◆ **What is expected**: Only lines holding the word "pose" should be copied from the material.

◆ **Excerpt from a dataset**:
· · · · · · ·

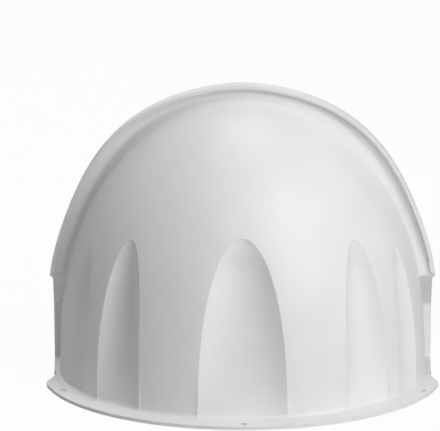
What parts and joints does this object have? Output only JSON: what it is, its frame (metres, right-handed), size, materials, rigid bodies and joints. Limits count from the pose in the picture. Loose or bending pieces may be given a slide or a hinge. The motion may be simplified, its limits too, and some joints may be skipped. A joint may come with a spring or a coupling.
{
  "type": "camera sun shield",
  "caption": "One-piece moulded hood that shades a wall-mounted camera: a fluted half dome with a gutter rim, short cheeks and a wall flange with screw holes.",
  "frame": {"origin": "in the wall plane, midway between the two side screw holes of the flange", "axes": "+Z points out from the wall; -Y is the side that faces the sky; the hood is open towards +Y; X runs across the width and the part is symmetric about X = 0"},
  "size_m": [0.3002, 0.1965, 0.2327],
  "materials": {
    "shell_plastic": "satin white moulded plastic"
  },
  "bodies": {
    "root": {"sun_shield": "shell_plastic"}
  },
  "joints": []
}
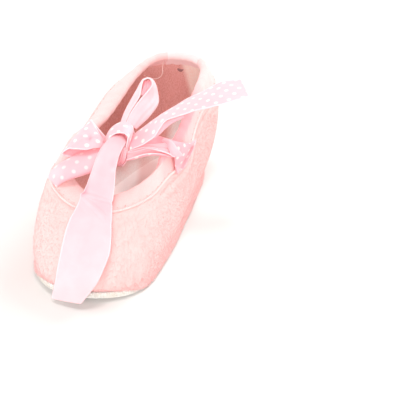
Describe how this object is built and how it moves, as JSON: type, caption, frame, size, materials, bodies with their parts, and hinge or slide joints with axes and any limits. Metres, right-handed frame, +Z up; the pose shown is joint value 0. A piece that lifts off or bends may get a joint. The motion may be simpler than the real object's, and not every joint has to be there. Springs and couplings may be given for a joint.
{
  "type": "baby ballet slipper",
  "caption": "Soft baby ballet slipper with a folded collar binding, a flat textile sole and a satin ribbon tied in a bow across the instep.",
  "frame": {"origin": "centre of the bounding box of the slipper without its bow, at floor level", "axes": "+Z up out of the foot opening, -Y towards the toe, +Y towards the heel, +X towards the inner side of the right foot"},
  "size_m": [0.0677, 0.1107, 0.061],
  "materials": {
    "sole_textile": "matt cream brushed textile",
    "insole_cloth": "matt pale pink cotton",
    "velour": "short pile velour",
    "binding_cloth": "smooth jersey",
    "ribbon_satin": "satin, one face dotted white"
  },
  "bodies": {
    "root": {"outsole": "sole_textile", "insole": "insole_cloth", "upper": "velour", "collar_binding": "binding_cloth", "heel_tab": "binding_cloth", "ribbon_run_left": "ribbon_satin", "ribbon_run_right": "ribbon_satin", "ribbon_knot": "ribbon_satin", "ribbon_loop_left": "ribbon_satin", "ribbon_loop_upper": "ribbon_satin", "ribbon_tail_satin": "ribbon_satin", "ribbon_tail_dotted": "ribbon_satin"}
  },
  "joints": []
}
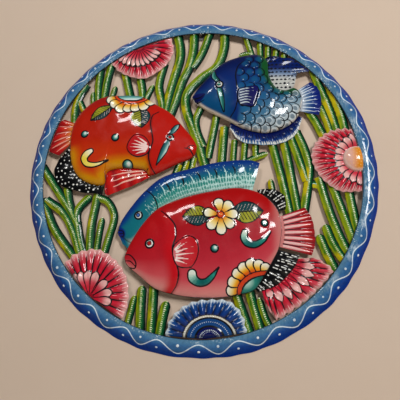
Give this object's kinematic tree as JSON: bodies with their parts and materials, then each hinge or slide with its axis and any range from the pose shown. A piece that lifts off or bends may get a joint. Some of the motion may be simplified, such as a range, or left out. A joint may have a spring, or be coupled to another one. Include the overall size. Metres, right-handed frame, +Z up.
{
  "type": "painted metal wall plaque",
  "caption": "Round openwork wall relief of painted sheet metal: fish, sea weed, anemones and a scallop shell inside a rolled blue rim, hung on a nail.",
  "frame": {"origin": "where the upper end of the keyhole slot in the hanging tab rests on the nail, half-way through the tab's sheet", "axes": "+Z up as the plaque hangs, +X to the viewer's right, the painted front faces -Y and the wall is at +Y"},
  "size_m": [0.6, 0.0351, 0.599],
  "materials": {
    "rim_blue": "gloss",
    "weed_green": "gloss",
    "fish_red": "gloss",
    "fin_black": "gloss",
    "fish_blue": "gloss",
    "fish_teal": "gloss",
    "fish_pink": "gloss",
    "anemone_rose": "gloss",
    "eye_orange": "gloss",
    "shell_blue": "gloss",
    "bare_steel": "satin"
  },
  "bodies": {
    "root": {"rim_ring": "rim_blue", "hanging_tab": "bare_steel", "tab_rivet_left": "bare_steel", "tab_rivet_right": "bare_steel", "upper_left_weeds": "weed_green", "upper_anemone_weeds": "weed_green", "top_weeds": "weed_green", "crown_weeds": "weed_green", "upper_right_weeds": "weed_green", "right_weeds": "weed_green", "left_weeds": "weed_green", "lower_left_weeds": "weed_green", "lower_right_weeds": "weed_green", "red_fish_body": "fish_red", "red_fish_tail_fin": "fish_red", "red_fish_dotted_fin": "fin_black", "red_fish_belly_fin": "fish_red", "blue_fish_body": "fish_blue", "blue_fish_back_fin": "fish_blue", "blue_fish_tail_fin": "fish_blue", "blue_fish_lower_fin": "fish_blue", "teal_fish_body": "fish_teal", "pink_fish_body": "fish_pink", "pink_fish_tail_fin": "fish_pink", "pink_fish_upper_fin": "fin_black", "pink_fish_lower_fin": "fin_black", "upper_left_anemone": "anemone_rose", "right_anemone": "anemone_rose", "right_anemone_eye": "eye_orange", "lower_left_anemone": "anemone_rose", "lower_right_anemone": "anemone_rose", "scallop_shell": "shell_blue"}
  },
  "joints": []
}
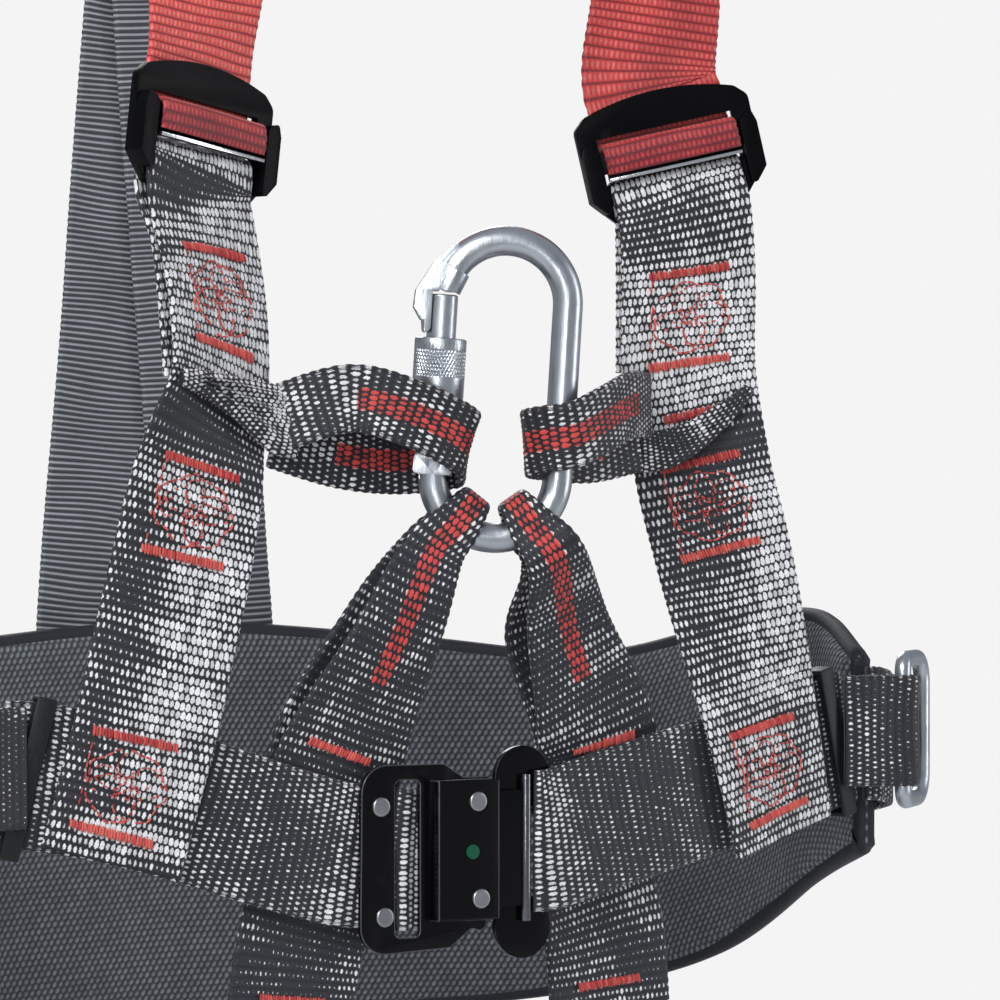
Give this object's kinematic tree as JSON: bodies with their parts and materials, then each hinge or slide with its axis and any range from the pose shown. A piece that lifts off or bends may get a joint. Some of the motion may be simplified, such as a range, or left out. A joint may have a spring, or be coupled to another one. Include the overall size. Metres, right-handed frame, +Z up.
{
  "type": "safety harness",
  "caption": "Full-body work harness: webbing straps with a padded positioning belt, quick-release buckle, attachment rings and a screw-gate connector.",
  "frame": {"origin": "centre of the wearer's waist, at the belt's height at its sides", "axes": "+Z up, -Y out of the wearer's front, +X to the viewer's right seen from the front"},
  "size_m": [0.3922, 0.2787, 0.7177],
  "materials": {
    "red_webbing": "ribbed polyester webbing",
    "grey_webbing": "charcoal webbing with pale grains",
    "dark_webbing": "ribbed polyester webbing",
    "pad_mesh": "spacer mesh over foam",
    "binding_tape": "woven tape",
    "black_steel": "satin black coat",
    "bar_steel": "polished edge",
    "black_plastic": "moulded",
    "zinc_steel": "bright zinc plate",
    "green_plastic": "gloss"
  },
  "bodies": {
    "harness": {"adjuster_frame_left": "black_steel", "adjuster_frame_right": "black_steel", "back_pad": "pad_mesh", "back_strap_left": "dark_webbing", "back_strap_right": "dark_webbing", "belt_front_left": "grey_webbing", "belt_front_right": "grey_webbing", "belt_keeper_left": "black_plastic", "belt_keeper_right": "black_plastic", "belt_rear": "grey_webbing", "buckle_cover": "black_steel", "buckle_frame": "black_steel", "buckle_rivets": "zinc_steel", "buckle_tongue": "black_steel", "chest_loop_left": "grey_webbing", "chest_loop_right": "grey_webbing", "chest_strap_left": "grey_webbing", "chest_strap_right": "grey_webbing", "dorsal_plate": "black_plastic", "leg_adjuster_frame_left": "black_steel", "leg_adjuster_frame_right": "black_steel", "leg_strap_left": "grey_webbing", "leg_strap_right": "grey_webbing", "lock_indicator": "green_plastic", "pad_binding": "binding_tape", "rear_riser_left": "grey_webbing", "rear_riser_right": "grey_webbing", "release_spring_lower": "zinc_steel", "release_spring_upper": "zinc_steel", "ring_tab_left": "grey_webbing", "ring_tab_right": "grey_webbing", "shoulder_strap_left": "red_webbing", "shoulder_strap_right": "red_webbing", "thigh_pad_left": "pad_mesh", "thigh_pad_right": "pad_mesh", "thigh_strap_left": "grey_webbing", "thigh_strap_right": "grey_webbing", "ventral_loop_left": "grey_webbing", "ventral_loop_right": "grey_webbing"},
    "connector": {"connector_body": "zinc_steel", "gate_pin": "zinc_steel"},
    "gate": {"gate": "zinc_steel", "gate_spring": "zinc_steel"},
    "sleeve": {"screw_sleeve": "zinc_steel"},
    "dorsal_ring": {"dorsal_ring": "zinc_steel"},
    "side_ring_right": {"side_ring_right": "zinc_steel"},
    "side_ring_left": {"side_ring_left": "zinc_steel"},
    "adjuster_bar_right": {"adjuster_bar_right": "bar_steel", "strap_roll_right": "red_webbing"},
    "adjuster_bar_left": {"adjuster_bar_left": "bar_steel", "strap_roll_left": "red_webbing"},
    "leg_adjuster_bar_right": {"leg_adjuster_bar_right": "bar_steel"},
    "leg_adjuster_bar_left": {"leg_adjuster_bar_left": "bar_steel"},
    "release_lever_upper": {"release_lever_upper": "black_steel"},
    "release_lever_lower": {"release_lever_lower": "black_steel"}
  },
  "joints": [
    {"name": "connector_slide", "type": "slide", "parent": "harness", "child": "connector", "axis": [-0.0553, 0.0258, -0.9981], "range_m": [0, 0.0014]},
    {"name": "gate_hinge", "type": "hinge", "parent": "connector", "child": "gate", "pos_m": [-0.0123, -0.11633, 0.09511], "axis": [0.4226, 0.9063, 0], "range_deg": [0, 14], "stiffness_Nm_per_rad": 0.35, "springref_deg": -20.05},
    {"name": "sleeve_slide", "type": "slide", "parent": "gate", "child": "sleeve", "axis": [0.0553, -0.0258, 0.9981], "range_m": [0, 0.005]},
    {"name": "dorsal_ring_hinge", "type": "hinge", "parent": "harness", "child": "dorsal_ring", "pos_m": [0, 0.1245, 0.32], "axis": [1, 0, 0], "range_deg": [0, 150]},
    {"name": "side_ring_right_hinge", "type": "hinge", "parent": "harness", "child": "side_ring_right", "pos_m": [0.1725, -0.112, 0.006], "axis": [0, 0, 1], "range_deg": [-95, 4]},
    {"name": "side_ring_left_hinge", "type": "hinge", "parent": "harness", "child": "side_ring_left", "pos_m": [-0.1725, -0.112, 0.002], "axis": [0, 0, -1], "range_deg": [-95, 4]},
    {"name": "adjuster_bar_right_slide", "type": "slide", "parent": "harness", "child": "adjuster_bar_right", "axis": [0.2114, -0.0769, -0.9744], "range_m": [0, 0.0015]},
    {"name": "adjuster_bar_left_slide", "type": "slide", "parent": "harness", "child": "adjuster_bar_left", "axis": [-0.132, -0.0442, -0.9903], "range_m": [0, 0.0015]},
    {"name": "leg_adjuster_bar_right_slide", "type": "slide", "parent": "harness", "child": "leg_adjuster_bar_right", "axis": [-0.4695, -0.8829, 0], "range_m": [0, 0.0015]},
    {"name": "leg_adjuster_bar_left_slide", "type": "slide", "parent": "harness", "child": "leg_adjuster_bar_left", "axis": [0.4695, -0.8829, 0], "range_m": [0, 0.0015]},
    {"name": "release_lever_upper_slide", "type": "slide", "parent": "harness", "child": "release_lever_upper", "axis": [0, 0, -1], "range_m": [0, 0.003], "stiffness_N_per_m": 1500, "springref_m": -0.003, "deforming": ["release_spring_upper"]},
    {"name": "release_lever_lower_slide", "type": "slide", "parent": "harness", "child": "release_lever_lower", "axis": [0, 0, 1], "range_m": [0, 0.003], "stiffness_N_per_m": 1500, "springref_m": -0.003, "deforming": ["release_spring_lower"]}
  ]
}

· · · · · · ·

◆ **Exercise result**:
What parts and joints does this object have? Output only JSON: what it is, its frame (metres, right-handed), size, materials, rigid bodies and joints. Limits count from the pose in the picture. Loose or bending pieces may be given a slide or a hinge. The motion may be simplified, its limits too, and some joints may be skipped. A joint may come with a spring or a coupling.
Describe how this object is built and how it moves, as JSON: type, caption, frame, size, materials, bodies with their parts, and hinge or slide joints with axes and any limits. Metres, right-handed frame, +Z up; the pose shown is joint value 0. A piece that lifts off or bends may get a joint. The motion may be simpler than the real object's, and not every joint has to be there. Springs and couplings may be given for a joint.
Give this object's kinematic tree as JSON: bodies with their parts and materials, then each hinge or slide with its axis and any range from the pose shown. A piece that lifts off or bends may get a joint. Some of the motion may be simplified, such as a range, or left out. A joint may have a spring, or be coupled to another one. Include the overall size. Metres, right-handed frame, +Z up.
Give this object's kinematic tree as JSON: bodies with their parts and materials, then each hinge or slide with its axis and any range from the pose shown. A piece that lifts off or bends may get a joint. Some of the motion may be simplified, such as a range, or left out. A joint may have a spring, or be coupled to another one. Include the overall size. Metres, right-handed frame, +Z up.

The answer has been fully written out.